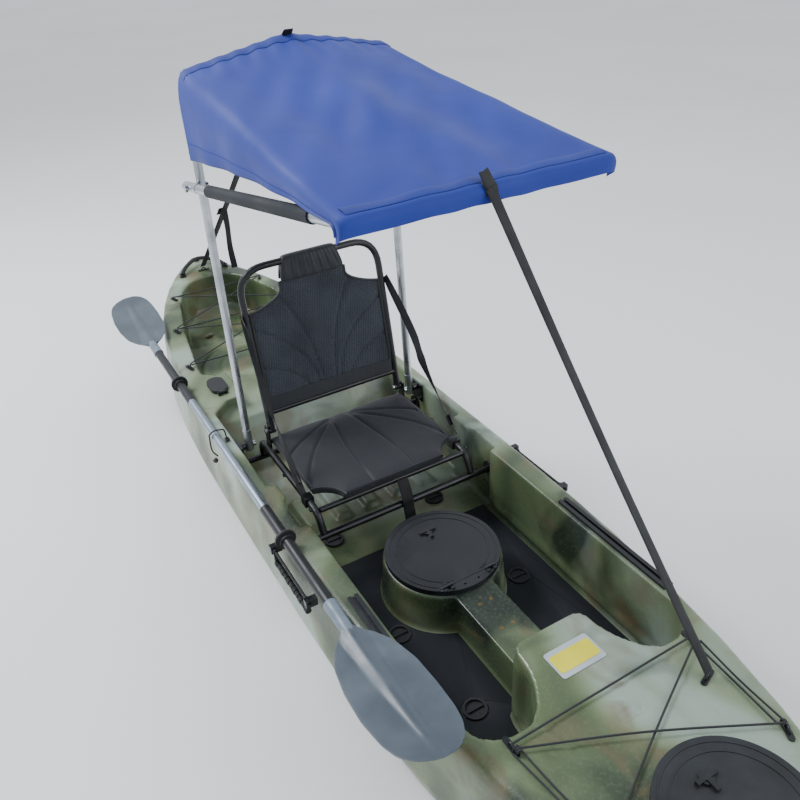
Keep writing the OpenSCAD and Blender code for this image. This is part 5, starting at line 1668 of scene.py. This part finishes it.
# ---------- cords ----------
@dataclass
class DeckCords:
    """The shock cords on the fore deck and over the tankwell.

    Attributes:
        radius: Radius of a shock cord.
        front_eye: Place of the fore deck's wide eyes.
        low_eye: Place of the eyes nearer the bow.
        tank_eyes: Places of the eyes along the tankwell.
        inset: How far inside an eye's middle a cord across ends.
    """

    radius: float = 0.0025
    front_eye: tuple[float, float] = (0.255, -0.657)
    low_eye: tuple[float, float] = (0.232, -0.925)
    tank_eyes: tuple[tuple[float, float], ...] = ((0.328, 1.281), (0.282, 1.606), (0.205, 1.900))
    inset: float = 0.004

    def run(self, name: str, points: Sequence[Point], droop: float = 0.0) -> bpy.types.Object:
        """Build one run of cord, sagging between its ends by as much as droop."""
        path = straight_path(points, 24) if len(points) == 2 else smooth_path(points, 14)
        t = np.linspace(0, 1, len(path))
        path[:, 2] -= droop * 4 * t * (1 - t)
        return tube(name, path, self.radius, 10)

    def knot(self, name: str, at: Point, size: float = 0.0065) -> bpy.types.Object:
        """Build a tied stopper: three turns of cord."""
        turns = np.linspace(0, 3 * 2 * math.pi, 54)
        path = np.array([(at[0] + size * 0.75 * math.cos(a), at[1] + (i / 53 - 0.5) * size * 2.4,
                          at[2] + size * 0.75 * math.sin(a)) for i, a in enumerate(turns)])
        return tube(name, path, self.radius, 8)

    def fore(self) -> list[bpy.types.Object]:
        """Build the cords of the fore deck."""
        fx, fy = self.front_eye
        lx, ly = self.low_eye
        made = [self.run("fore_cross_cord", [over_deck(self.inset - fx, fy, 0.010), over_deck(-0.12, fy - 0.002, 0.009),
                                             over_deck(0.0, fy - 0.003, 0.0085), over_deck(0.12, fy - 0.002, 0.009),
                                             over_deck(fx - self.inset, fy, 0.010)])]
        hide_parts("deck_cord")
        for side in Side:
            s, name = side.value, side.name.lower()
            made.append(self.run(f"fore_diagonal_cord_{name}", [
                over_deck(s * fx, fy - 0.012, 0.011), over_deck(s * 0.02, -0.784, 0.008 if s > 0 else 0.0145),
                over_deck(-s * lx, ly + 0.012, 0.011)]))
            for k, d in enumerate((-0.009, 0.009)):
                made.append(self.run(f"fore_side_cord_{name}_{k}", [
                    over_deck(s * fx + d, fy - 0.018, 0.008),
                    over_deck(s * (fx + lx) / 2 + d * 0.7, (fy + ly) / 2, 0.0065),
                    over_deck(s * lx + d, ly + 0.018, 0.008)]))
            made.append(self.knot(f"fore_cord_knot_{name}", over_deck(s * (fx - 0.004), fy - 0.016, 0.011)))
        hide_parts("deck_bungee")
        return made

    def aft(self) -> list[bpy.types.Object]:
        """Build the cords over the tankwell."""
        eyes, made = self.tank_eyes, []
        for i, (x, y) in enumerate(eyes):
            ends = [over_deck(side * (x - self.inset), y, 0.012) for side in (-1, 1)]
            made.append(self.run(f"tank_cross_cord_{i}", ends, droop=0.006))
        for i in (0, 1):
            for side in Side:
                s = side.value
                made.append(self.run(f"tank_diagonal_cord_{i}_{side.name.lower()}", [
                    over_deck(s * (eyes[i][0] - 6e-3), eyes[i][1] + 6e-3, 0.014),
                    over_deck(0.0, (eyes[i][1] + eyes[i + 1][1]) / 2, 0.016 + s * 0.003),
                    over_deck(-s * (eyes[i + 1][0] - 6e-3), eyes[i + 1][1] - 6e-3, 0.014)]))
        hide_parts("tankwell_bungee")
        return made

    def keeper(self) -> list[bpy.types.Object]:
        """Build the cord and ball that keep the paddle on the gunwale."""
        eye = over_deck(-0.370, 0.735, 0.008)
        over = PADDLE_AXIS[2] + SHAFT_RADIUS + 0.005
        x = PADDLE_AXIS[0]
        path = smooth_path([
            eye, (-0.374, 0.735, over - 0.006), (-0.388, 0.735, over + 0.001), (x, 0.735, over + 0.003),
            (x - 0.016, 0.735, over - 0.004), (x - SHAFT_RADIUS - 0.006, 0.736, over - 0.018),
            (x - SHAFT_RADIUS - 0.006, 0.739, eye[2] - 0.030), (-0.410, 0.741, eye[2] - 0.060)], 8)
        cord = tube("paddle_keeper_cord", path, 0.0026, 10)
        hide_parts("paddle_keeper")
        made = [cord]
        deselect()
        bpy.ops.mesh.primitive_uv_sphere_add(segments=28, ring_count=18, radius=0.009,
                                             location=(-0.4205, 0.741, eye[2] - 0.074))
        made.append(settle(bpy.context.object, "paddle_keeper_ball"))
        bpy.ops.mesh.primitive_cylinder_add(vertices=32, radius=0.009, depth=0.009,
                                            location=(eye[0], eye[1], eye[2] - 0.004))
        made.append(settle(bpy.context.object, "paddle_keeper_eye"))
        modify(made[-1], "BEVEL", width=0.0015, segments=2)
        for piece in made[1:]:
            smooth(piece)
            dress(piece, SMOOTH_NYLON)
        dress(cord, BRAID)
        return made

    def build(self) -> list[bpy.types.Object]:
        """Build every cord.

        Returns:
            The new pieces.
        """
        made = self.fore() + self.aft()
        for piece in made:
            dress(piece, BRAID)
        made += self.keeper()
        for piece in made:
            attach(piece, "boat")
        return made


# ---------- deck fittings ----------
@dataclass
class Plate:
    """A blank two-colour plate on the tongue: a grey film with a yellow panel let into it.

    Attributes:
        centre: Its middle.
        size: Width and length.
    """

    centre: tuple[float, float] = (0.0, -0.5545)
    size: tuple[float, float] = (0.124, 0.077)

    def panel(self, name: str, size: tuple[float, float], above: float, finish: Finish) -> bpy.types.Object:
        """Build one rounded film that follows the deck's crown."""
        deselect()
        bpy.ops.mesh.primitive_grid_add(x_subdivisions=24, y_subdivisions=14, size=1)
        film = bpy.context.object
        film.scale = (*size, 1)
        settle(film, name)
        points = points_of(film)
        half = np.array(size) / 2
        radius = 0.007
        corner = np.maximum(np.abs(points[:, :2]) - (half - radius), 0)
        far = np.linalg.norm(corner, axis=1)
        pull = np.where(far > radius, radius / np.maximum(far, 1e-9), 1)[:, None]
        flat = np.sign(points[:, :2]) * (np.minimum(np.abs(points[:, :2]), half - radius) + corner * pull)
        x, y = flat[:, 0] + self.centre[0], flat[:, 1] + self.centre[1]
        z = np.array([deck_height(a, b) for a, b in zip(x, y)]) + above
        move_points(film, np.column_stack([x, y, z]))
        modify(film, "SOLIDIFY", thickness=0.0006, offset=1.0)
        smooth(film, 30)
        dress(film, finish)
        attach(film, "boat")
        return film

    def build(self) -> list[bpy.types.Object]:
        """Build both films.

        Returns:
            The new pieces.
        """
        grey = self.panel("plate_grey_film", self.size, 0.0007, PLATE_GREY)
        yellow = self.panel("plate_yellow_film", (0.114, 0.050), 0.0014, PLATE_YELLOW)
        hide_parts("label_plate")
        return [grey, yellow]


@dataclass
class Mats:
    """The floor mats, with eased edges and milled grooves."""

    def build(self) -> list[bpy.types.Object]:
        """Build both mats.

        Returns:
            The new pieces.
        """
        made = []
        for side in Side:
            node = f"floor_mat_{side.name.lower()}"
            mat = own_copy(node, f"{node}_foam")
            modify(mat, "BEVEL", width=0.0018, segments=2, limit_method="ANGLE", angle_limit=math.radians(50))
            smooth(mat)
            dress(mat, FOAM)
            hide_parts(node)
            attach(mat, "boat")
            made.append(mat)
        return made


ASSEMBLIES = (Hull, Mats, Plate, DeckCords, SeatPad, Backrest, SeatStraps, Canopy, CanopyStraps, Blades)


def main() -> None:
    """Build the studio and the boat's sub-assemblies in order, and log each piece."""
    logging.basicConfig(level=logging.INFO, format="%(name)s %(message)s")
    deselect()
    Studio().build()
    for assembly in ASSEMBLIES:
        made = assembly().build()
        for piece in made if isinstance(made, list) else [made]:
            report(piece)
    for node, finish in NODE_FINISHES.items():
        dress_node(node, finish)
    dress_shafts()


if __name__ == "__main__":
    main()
____________________
Copy each line exactly, from the line containing "hide_parts(node)" down to the last line of the material, and no other lines.

            hide_parts(node)
            attach(mat, "boat")
            made.append(mat)
        return made


ASSEMBLIES = (Hull, Mats, Plate, DeckCords, SeatPad, Backrest, SeatStraps, Canopy, CanopyStraps, Blades)


def main() -> None:
    """Build the studio and the boat's sub-assemblies in order, and log each piece."""
    logging.basicConfig(level=logging.INFO, format="%(name)s %(message)s")
    deselect()
    Studio().build()
    for assembly in ASSEMBLIES:
        made = assembly().build()
        for piece in made if isinstance(made, list) else [made]:
            report(piece)
    for node, finish in NODE_FINISHES.items():
        dress_node(node, finish)
    dress_shafts()


if __name__ == "__main__":
    main()